If any large, gas-guzzling vehicle has flown beneath the environmental and safety radar in this country, it is the pickup truck.
Unlike the SUV — often perceived as a waste of space and fuel and a perilous road beast — the pickup truck is seen as utilitarian and necessary. And, frankly, pickup truck drivers don’t generally drive like yahoos the way many SUV operators do.
Yet trucks are now offered in as wide a variety as any SUV, from small econo-haulers to Hemi-powered monsters perched atop huge, gouging tires.
Today’s test truck, the 2006 Dodge Dakota Quad Cab Laramie, is a niche truck parked within a niche.
Billed as mid-size, it is also quietly promoted as the biggest of the mid-sizes. And it is. Plus, it comes with an optional 4.7-liter V-8 engine — a big truck in a small package.
Inside, the Dakota feels bigger than its competitors. And access is easy from any point to any seat.

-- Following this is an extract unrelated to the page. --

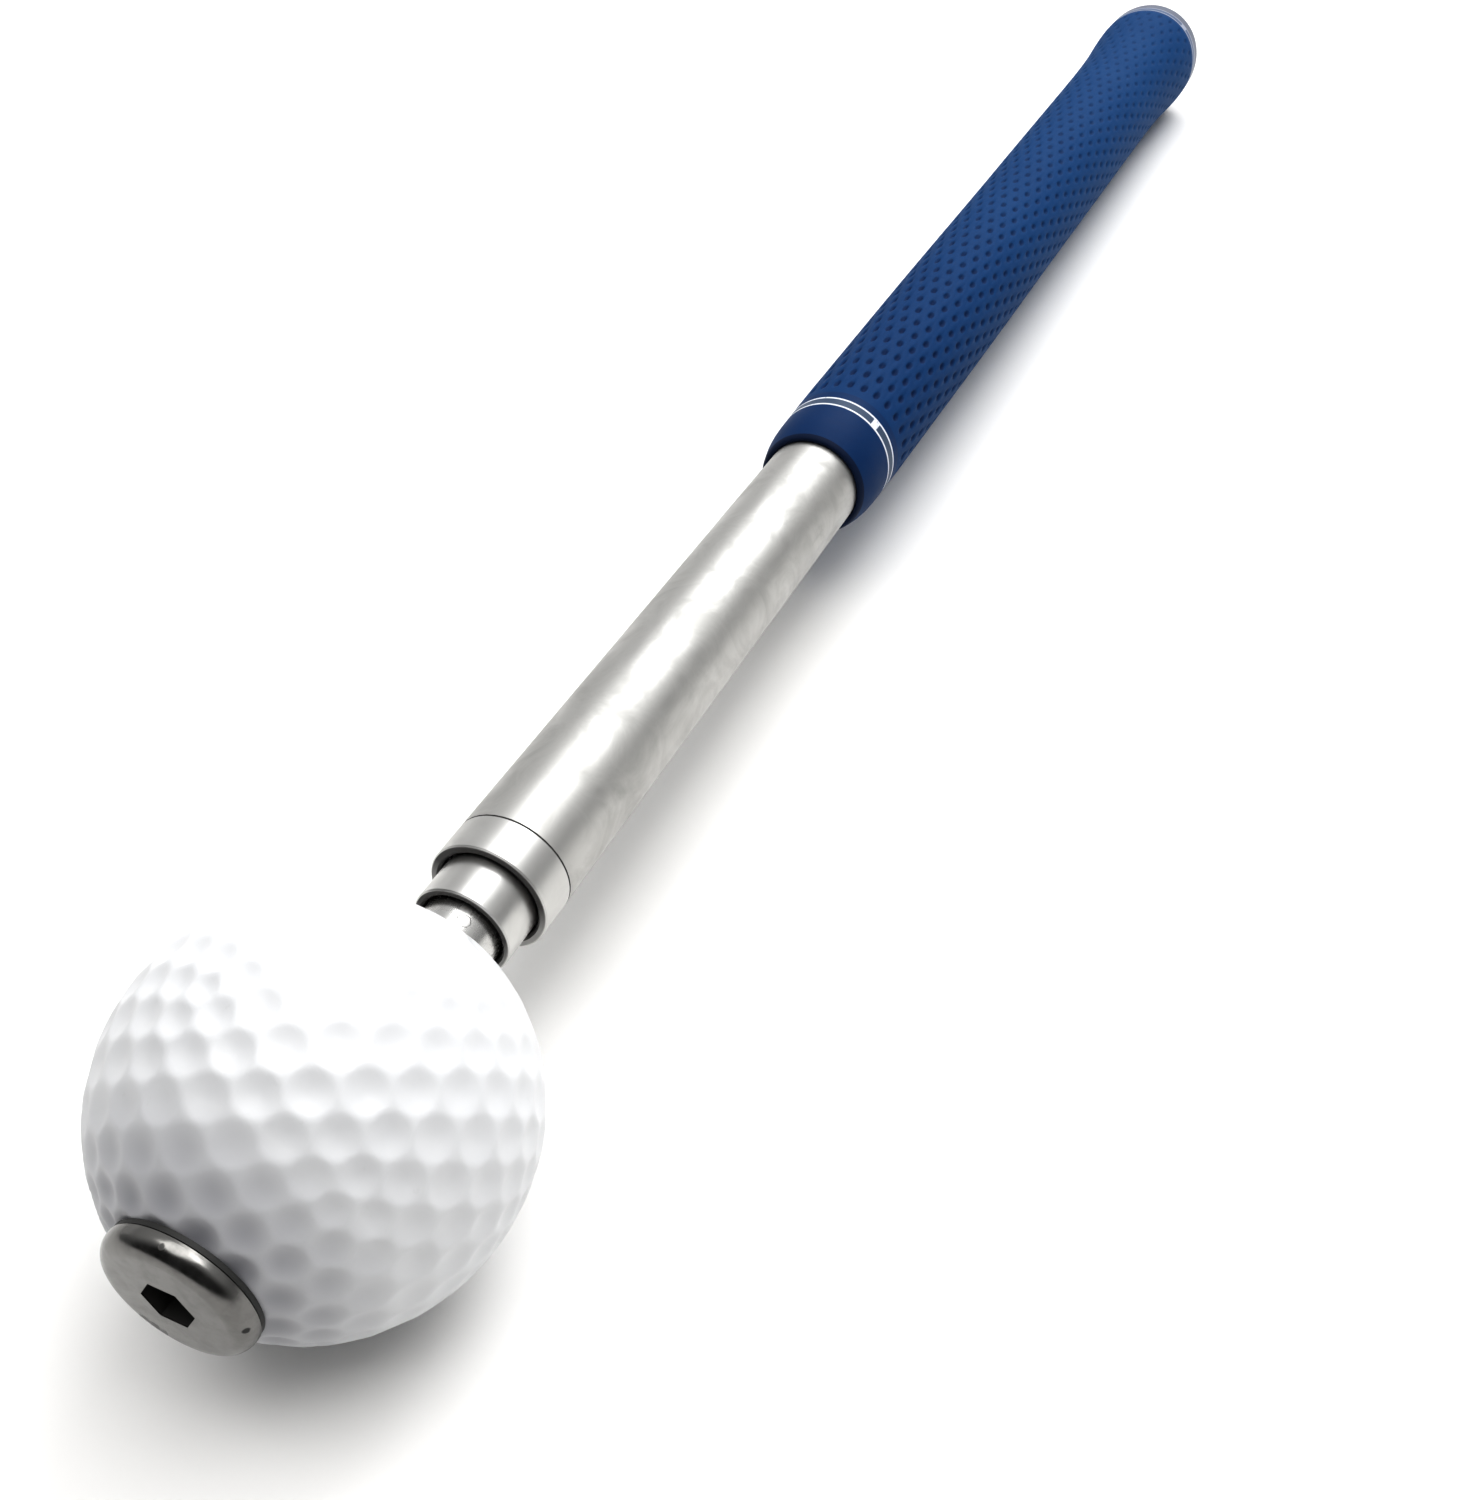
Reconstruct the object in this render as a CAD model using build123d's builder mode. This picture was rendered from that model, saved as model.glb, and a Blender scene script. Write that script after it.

It features the gaping grille of the bigger Ram pickup. It may sit lower, but it still looks imposing. Add its four big doors (four doors being a must for pickups these days) and, unless you saw it beside a Ram on the highway, you’d just assume, ”There’s another big Dodge.”
And like virtually all of today’s trucks, the Laramie is meant to serve, when needed, as a family vehicle capable of comfortable travel.
The Dakota Quad Cab Laramie comes with a standard 40/20/40 split front bench seat and a 40/60 split rear. This means that a family of six could ride in this rig, with gear stored in the bed.
The test truck, however, came with an optional bucket seat arrangement up front that featured leather trim (driver’s seat a six-way power unit), power windows, power locks, a leather-wrapped steering wheel with audio controls, a year of free Sirius Satellite Radio, and a six-speaker sound system.
The news on safety features is good and bad. True, it has multistage front air bags. Side curtain bags for front and rear are options. ABS is standard only for rear brakes. If you want it up front, you pay more. Stability/traction control, the life-saving benefits of which have been convincingly documented, is unavailable.
Inside, the Dakota feels bigger than its competitors from Ford, Chevrolet, Toyota, or Nissan. Headroom is ample front and rear, and access, with the expanded rear doors, is easy from any point to any seat.
The base Dakota comes with a standard 3.6-liter V-6 and a six-speed manual transmission. The test truck had a 4.7-liter V-8 with a towing capacity that, Dodge says, tops 7,000 pounds. That’s pretty good tug for a ”mid-size” truck.
It also had an optional five-speed automatic whose smoothness in shifting, coupled with its hefty engine, would make it an almost ideal vehicle for any potential trucker whose needs require strength, but not necessarily the bulk of larger trucks such as the Ram series.
On the road, the V-8’s roar was absolutely guttural as it pushed more than two tons of truck ahead in the passing lanes as though it were a fleet-footed sprinter. The suspension was distinctly truckish, prone to some roll in corners or lane merges, the live rear axle given to hopping on rougher roads. Loaded up, it would probably be far calmer. Steering was nicely light at slow speeds and in big parking lots, where maneuverability is a must. It felt confidently heavier at higher speeds, with excellent wheel-to-steering-wheel feedback.
Our base price of almost $27,000 was boosted to just over $29,000 by opting for the automatic transmission, bigger engine, and power sunroof.
You’d also pay more (probably a couple of thousand dollars more) if you went for full-time all-wheel-drive as opposed to the rear-wheel-drive test model we drove.